4h26 : terminé mon silence il y a deux minutes je devrais passer aux affirmations. Je m’autorise une deuxième cigarette. Juste pour le geste du roulage. Pour la gradeur mystique de la première taffe. Je suis sûr qu’Elrod est un putain de non-fumeur mais le tabac est une plante sacrée chez les Hopis. Je vais sur Google. Que des sites de formateurs new age. En farfouillant je devrais trouver des articles d’anthropologues mais je laisse tomber. À cette heure personne ne me paye pour chercher la vérité.

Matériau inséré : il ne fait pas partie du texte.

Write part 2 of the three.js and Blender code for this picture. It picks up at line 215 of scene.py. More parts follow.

4h 58 : une idée idiote s’incruste : en vrai c’est bizarre cette histoire de Futura-sciences. La journaliste scientifique Céline Déluzarche est décédée le 17 décembre 2021. Elle a posté l’article Peut-on mourir d’un manque de sommeil ? le 1er mars 2022.

5h25 : à moins d'une pathologie associée, la privation de sommeil ne peut pas directement causer la mort d'une personne dit Céline Déluzarche post-mortem. L’ensemble de ma journée dépend de mon niveau de motivation au réveil dit Elrod. Il y a des témoignages sur YouTube.

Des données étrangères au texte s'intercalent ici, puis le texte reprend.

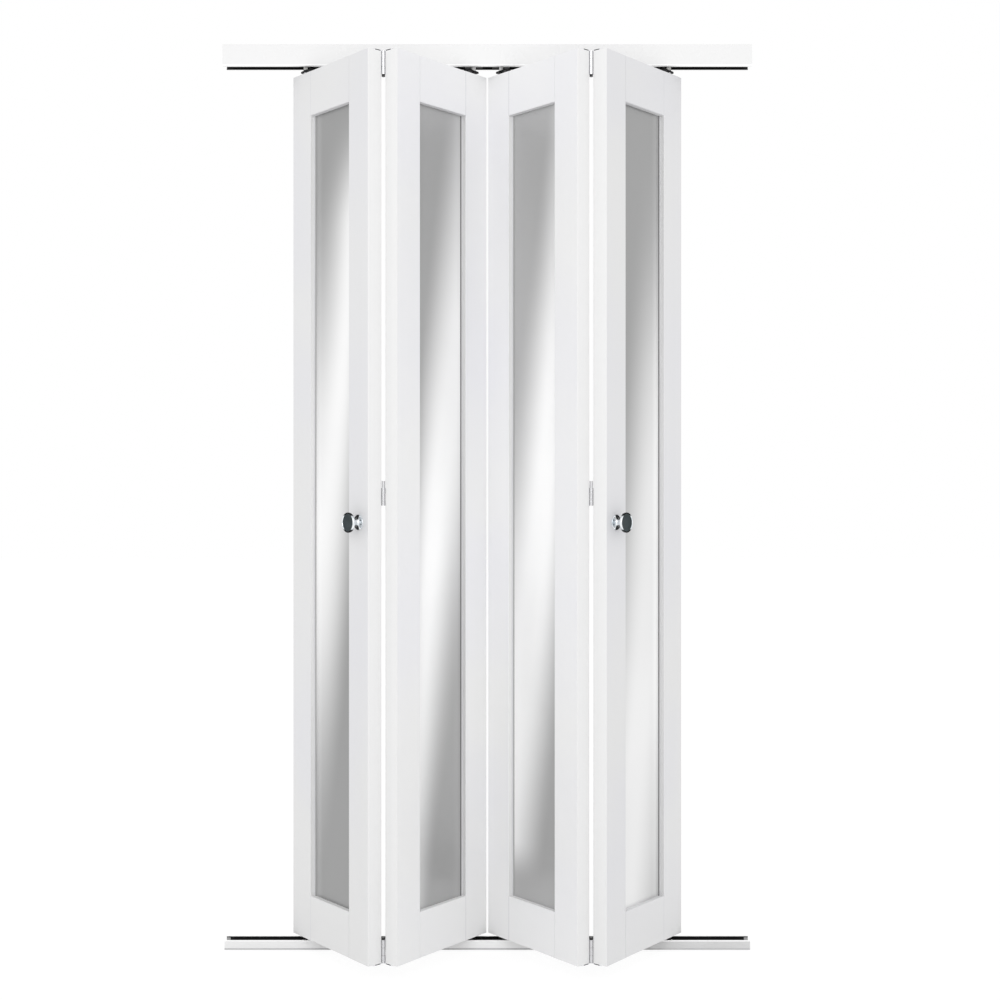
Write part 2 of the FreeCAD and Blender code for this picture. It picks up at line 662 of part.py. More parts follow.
LEAVES = (
    {"name": "outer_left", "hand": -1, "run": -1, "inner": False},
    {"name": "inner_left", "hand": -1, "run": 1, "inner": True},
    {"name": "inner_right", "hand": 1, "run": -1, "inner": True},
    {"name": "outer_right", "hand": 1, "run": 1, "inner": False},
)

subparts = [top_track(), bottom_track(), track_liner(), fascia()]
subparts += [
    socket_pair("top_pivot_sockets", f"{TRACK_INSIDE} - socket_side_play", LIP_TOP, SOCKET_TOP,
                LIP_TOP, f"{TRACK_UNDERSIDE} + pin_reach + pin_nose"),
    socket_pair("bottom_pivot_sockets", f"{TRACK_INSIDE} - liner_thick - socket_side_play",
                LINER_FLOOR, FLOOR_SOCKET_TOP, SOCKET_SEAT, FLOOR_SOCKET_TOP),
]
for leaf in LEAVES:
    subparts += build_leaf(leaf)
    if leaf["inner"]:
        side = "left" if leaf["hand"] < 0 else "right"
        subparts.append(hinge_pins(leaf, f"{side}_hinge_pins"))

doc.recompute()

broken = [f"{o.Name}: {o.State}" for o in doc.Objects if "Invalid" in o.State or "Error" in o.State]
broken += [f"{o.Label}: no valid shape" for o in subparts if o.Shape.isNull() or not o.Shape.isValid()]
if broken:
    raise SystemExit("These did not build:\n" + "\n".join(broken))

os.makedirs("parts", exist_ok=True)
for piece in subparts:
    piece.Shape.exportStep(f"parts/{piece.Label}.step")
print(f"{len(subparts)} sub-parts written")
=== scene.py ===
"""Looks of the bifold closet door: two folding pairs of mirrored leaves between two tracks.

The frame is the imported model's: metres, +Z up, the tracks along X, the room on the -Y side and
the origin on the floor, under the line that the pivots share. Sizes in the classes that build
meshes are in millimetres, those in the finishes are in metres, and a leaf's own places are told
as (along the leaf from its hinge axis, out towards the room, up from the floor).
"""

import json
import logging
import math
from collections.abc import Sequence
from dataclasses import dataclass, field
from enum import Enum
from functools import cache
from typing import Any, Self

import bmesh
import bpy
from mathutils import Matrix, Vector


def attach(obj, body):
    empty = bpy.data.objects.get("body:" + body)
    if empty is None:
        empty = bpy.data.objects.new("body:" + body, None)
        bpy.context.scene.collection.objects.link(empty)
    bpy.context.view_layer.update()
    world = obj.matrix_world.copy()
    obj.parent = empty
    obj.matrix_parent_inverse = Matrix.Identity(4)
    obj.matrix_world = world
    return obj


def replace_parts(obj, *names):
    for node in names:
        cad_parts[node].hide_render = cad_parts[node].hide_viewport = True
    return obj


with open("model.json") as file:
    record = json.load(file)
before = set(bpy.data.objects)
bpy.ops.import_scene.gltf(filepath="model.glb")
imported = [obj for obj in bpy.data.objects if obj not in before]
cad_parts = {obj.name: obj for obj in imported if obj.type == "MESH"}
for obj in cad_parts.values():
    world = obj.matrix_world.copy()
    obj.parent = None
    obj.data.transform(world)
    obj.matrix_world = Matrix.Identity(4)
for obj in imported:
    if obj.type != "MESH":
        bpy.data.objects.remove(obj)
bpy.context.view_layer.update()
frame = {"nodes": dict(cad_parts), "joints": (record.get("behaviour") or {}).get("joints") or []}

LOG = logging.getLogger("bifold_door")
MM = 0.001
TO_METRES = Matrix.Scale(MM, 4)

Socket = bpy.types.NodeSocket
Outputs = bpy.types.NodeOutputs
Tree = bpy.types.NodeTree
Loop = list[bmesh.types.BMVert]
Colour = tuple[float, float, float]
Point = tuple[float, float, float]
Span = tuple[float, float]
Wire = Socket | float | tuple[float, ...]
Tones = tuple[Wire, Wire]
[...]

5h27 : je ne sais pas de quoi Céline Déluzarche est morte. Sur la photo accompagnant l’article elle ressemble à quelqu’un qui manque de sommeil. Soudain je réalise : cette femme morte à quarante-deux ans a eu une importance insoupçonnée dans ma vie. Elle fut comme moi une chercheuse de vérité mais avec une compétence en plus. Elle, capable de vous de comprendre en anglais quand ça parle de globules, de gènes et d’hormones. Capable de vous citer une étude, une vraie, de vous restituer une méta-analyse avec toutes les sources et les conventions requises et sans essayer de la faire coller avec une méthode miracle. Dans mon activité de recherche de la vérité elle m’a souvent sorti du pétrin, sans le savoir.

5h32 : c’est l’heure des pompes. Mais depuis cinq minutes je suis en deuil et quelque chose dans l’existence même d’Elrod chie sur mon deuil.